Here is my traceback:

Traceback (most recent call last):
  File "/home/lazarov/.spyder2/.temp.py", line 48, in <module>
    pipl()
  File "/home/lazarov/.spyder2/.temp.py", line 46, in pipl
    phone()
  File "/home/lazarov/.spyder2/.temp.py", line 25, in phone
    usock = urllib2.urlopen(site)
  File "/usr/lib/python2.7/urllib2.py", line 126, in urlopen
    return _opener.open(url, data, timeout)
  File "/usr/lib/python2.7/urllib2.py", line 400, in open
    response = self._open(req, data)
  File "/usr/lib/python2.7/urllib2.py", line 418, in _open
    '_open', req)
  File "/usr/lib/python2.7/urllib2.py", line 378, in _call_chain
    result = func(*args)
  File "/usr/lib/python2.7/urllib2.py", line 1215, in https_open
    return self.do_open(httplib.HTTPSConnection, req)
  File "/usr/lib/python2.7/urllib2.py", line 1177, in do_open
    raise URLError(err)
urllib2.URLError: <urlopen error [Errno 111] Connection refused>

After manually debugging the code I found that the error comes from the function phone(), so I tried to run just that piece :

import re
import urllib2
url = 'http://www.10digits.us/n/Tom_Jones/Phoenix_AZ/1fe293a0b7'
usock = urllib2.urlopen(url)
data = usock.read()
usock.close()
m_obj = re.search(r"(\d{3}-\d{3}-\d{4})", data)
if m_obj:
    print m_obj.group(0)

And it worked. Which, I believe, shows it`s not that the firewall is actively denying the connection or the respective service is not started on the other site or is overloaded. Any help would be apreciated.

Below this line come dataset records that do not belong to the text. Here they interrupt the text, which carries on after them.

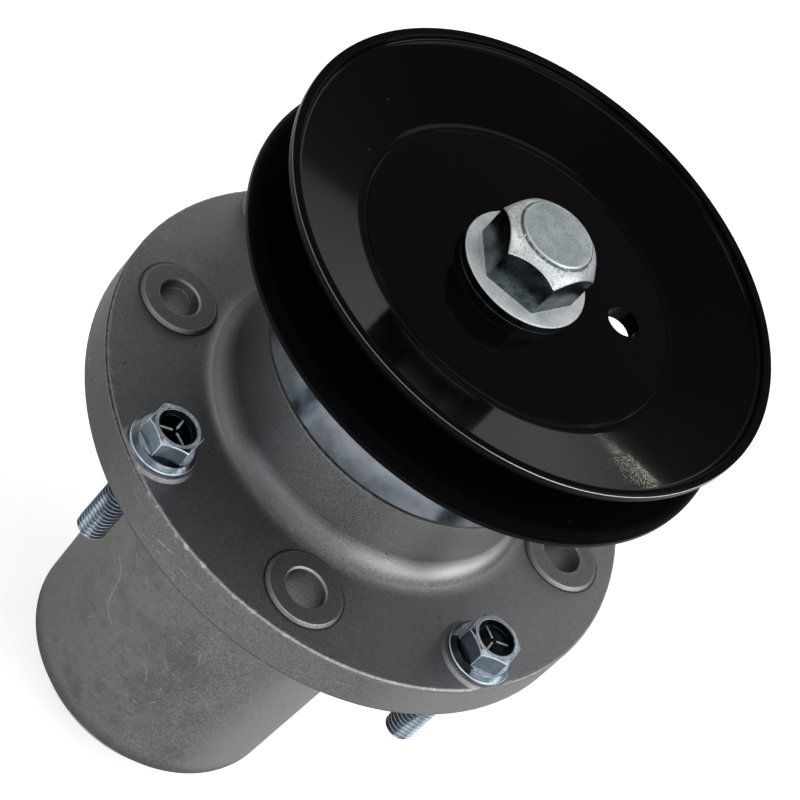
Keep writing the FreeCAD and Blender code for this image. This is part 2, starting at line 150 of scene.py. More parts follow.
class Finish(Nodes):
    """A material on the object's own coordinates."""

    def __init__(self, name):
        self.material = bpy.data.materials.new(name)
        self.material.use_nodes = True
        super().__init__(self.material.node_tree)
        self.place = self.node("ShaderNodeTexCoord", out="Object")

    def axes(self, place):
        """The three parts of a place."""
        return [self.node("ShaderNodeSeparateXYZ", {}, {0: place}, out=part) for part in range(3)]

    def noise(self, size, detail=3.0, roughness=0.55):
        """Cloudy noise from 0 to 1 with features of one size, in metres."""
        return self.node("ShaderNodeTexNoise", {}, {
            "Vector": self.place, "Scale": 1 / size, "Detail": detail, "Roughness": roughness,
        })

    def layered(self, colour, layers):
        """A colour with other colours laid over it in turn, each by its share from 0 to 1."""
        for over, share in layers:
            colour = self.node("ShaderNodeMix", {"data_type": "RGBA"}, {
                0: share, 6: colour, 7: over,
            }, out=2)
        return colour

    def strewn(self, place, spacing, dimensions, out):
        """One output for the nearest of many points that are strewn about so far apart."""
        return self.node("ShaderNodeTexVoronoi", {
            "feature": "F1", "voronoi_dimensions": dimensions,
        }, {"Vector": place, "Scale": 1 / spacing, "Randomness": 1.0}, out=out)

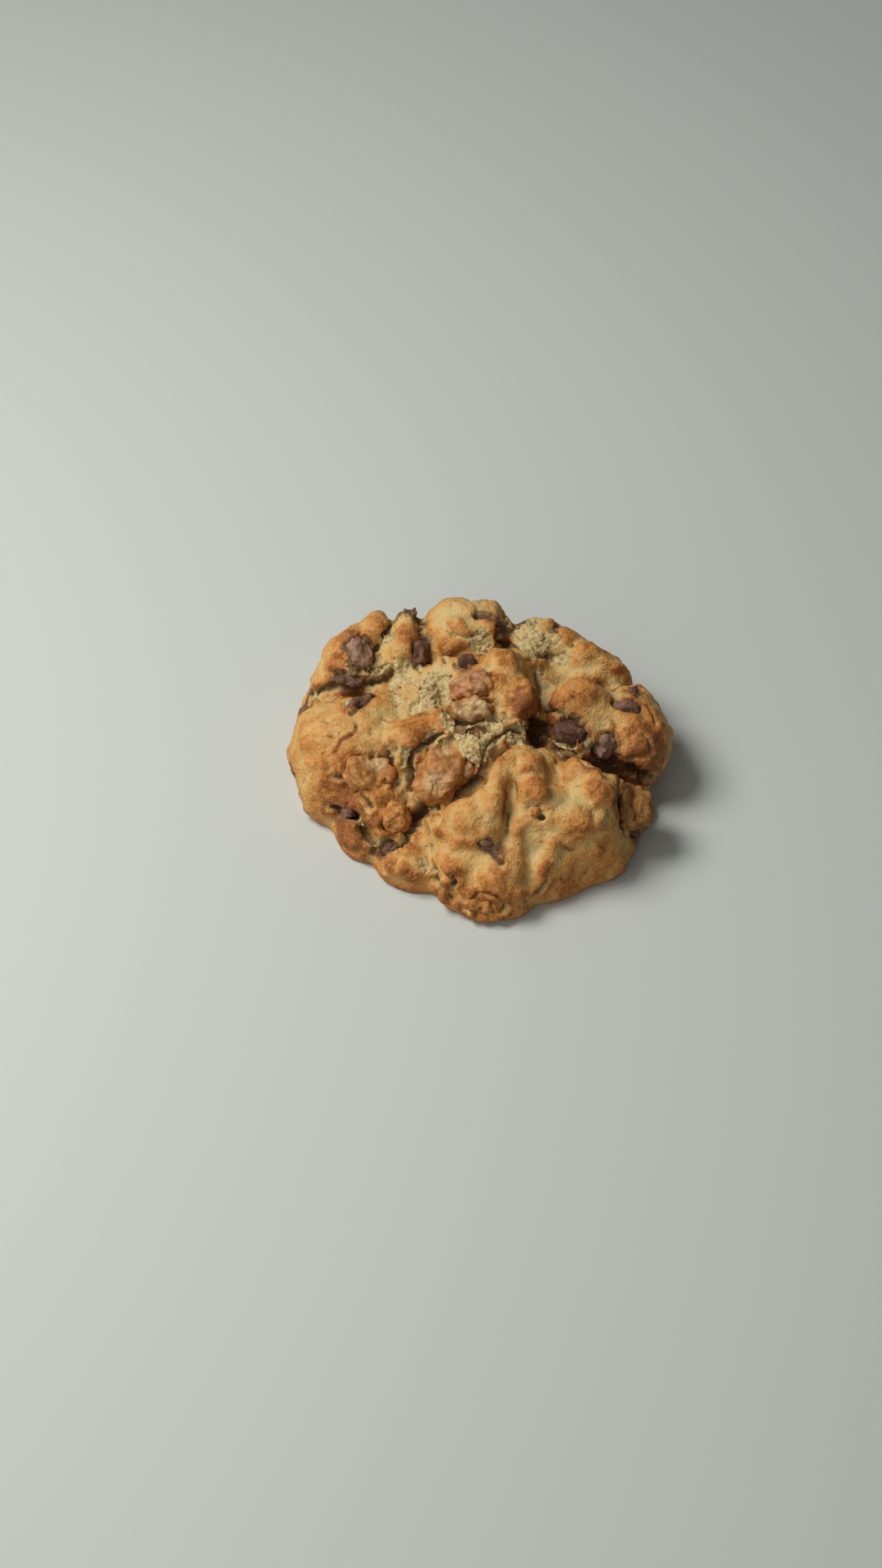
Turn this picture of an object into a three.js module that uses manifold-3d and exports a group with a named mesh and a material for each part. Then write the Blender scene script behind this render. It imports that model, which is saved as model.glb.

up vote 6 down vote accepted

Usually the devil is in the detail.

according to your traceback...

File "/usr/lib/python2.7/urllib2.py", line 1215, in https_open
return self.do_open(httplib.HTTPSConnection, req)

and your source code...

site = "https://www." + site

...I may suppose that in your code you are trying to access https://www.10digits.us/n/Tom_Jones/Phoenix_AZ/1fe293a0b7 whereas in your test you are connecting to http://www.10digits.us/n/Tom_Jones/Phoenix_AZ/1fe293a0b7.

try to replace the https with http (at least for www.10digits.us): probably the website you are trying to scraping does not respond to the port 443 but only to the port 80 (you can check it even with your browser)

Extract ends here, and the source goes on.